Clients should know where to reach you and what to expect.

Can you explain how client information is protected?

If that answer is vague, the system needs more work.

Final Thoughts

The five systems a virtual coaching practice needs are not glamorous, but they are what make the work sustainable. Scheduling, onboarding, delivery, communication, and data security are the differences between a practice that feels scattered and one that feels trustworthy.

That is what clients notice, even when they do not describe it in those words. They notice when things are easy to book, easy to follow, and safe to trust. And in a virtual business, that is not a background detail. It is part of the service itself. 

FAQs

What is the first system a virtual coaching practice should set up?

Scheduling usually comes first, because it shapes booking, reminders, time-zone clarity, and the client’s first operational impression of the business. 

Why is onboarding so important in coaching?

Because it sets expectations around process, roles, confidentiality, and communication. The ICF Code of Ethics reinforces the importance of clarity and professional responsibility in coaching relationships. 

Do small coaching practices really need a data security system?

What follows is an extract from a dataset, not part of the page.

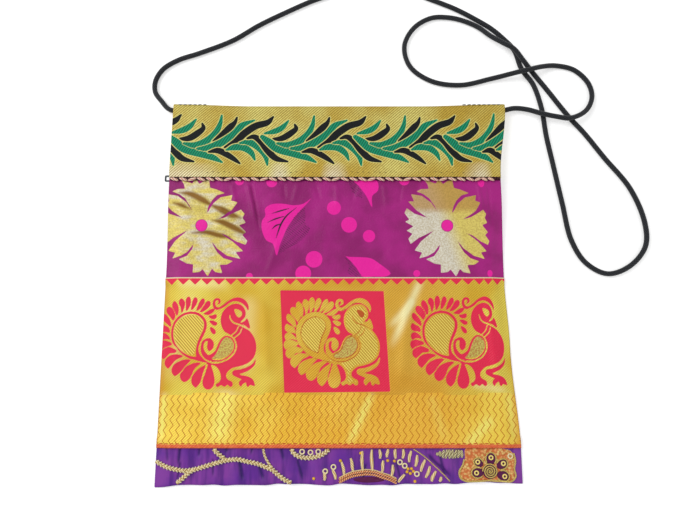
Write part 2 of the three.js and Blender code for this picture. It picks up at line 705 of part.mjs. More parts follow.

Yes. NIST’s small business guidance is specifically meant for smaller organisations that need a practical way to begin managing cybersecurity risk. 

What is the biggest mistake new virtual coaches make?

A common one is launching with separate tools but no connected workflow, which leads to confusion across scheduling, communication, resources, and follow-up. 

How do I know if my practice is ready for clients?

You are closer to ready when a client can book, onboard, attend, receive follow-up, and trust your handling of their information without needing manual rescue at every step.